Legacy Systems and Technological Debt

A large portion of critical infrastructure relies on legacy control systems that were designed decades ago, often with little consideration for cybersecurity. These systems may use proprietary protocols with no encryption, have limited computational capacity for security controls, and lack software patching mechanisms. Retrofitting safety analysis and security controls onto such systems is technically challenging and often requires complex workarounds, such as adding unidirectional gateways or air‑gapping. Even new systems can accumulate technological debt if security is not prioritized from the start.

Resource Constraints

Performing thorough safety analyses—especially using multiple techniques—demands skilled personnel, time, and budget. Many utilities and infrastructure operators have lean engineering teams who are already stretched managing operations. Cybersecurity expertise is in short supply, and the specialized knowledge required to apply techniques like STPA to OT environments is rare. Smaller organizations may default to minimal compliance efforts rather than adopting a comprehensive safety‑driven approach, leaving significant residual risk.

Complexity of Cyber‑Physical Interactions

The interdependence between digital and physical components creates scenarios where a seemingly minor cyber event can have severe physical consequences—such as a timing attack on a generator’s synchronous control. Traditional IT risk models often fail to capture these emergent properties. Furthermore, the same infrastructure may be operated by multiple entities (e.g., generation, transmission, distribution) with differing security postures, making end‑to‑end analysis exceptionally complex. Safety analysis techniques must be extended to model these cross‑domain interactions accurately.

Human Factors and Organizational Culture

Safety analysis is only as effective as the teams that conduct it. Cultural barriers between engineering groups, IT departments, and management can impede information sharing and the adoption of recommendations. Additionally, cognitive biases—such as optimism bias about the likelihood of a successful attack—can lead to underestimation of risk. Overcoming these challenges requires leadership commitment, interdisciplinary training, and an organizational culture that treats cybersecurity as a core safety function.

Future Directions

The field of cybersecurity safety analysis is advancing rapidly, driven by technological progress and lessons learned from real‑world incidents.

Automation and AI‑Driven Analysis

Manual application of techniques like FMEA or attack tree analysis can be time‑consuming and error‑prone. Emerging tools use machine learning to automatically generate attack graphs from system configuration data, identify likely failure modes from historical incident databases, and prioritize remediation actions based on real‑time threat intelligence. AI‑assisted bow‑tie analysis can simulate the effectiveness of barriers under varying attack scenarios. While not a replacement for expert judgment, automation can scale analysis to complex systems and keep it continuously updated.

Real‑Time Risk Monitoring

The next generation of safety analysis will move from static assessments to dynamic, real‑time risk monitoring. By combining OT network traffic metrics, system state variables (e.g., sensor readings, alarm logs), and external threat feeds, organizations can compute a “risk score” that changes as conditions evolve. For example, if a severe vulnerability is disclosed for a widely used PLC model, the risk score for any facility using that PLC increases automatically, triggering heightened monitoring or temporary workarounds. Adaptive architectures that re‑configure defenses in response to changing risk are also being explored.

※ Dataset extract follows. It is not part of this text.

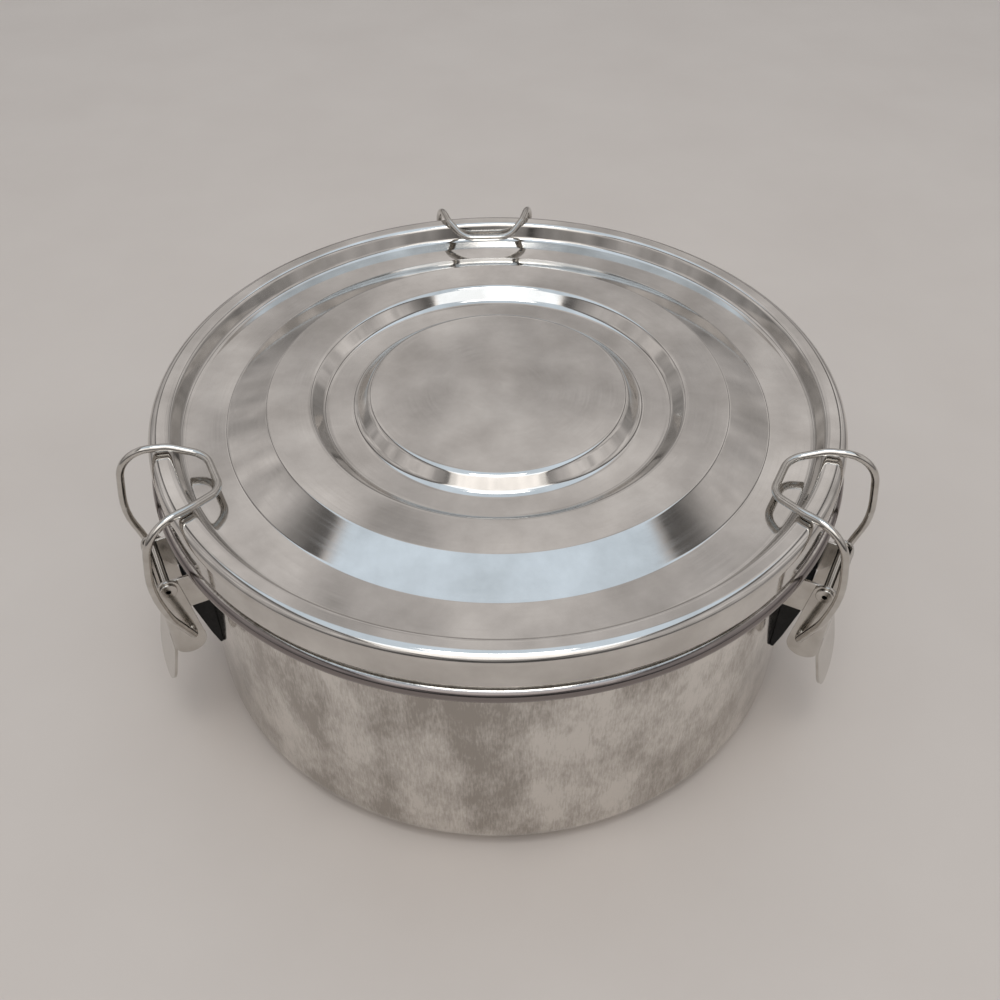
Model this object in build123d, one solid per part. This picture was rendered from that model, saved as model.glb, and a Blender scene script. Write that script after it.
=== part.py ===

Threat Intelligence Sharing and Sector‑Wide Analyses

Critical infrastructure sectors are increasingly forming information sharing and analysis centers (ISACs) to exchange threat data and best practices. Collaborative safety analyses—where multiple utilities jointly model attack scenarios that could cascade across the grid—help uncover systemic risks that no single organization would see alone. Standardized data formats and anonymized analysis outputs enable the development of sector‑wide risk profiles, improving resilience for all participants.

Integration with Digital Twins

Digital twin technology—a virtual replica of a physical system—offers a powerful testbed for safety analysis. Analysts can run cyber attack simulations on the digital twin, observe the physical‑to‑cyber propagation, and evaluate the effectiveness of protective controls without risking real operations. Digital twins also facilitate the application of STPA by providing detailed models of control loops and interactions. As digital twins become more common in infrastructure sectors, they will become indispensable tools for both operational analysis and security design.

Focus on Resilience Over Trust

Traditional safety analysis often assumed that components would operate as intended unless they failed randomly. The new paradigm acknowledges that malicious actors can actively subvert components. Future techniques will emphasize resilience—the ability to anticipate, withstand, recover, and adapt to adverse cyber events. This shift means designing systems that can continue safe operation even when parts of the control system are compromised, using principles such as diversity, defense‑in‑depth, and graceful degradation. Safety analysis techniques will increasingly incorporate “cyber‑informed engineering” approaches that treat cybersecurity as a design parameter rather than an afterthought.

Conclusion

Cybersecurity safety analysis is not optional for critical infrastructure; it is a fundamental requirement for protecting lives, property, and societal stability. Techniques ranging from hazard and vulnerability analysis to STPA provide the systematic rigor needed to identify and mitigate cyber‑physical risks. However, their effectiveness depends on integration into the entire system lifecycle, continuous adaptation to evolving threats, and a willingness to address the technical and organizational challenges that stand in the way. As automation, AI, digital twins, and resilience engineering advance, the field will continue to mature, offering even stronger tools to defend the systems that underpin modern life.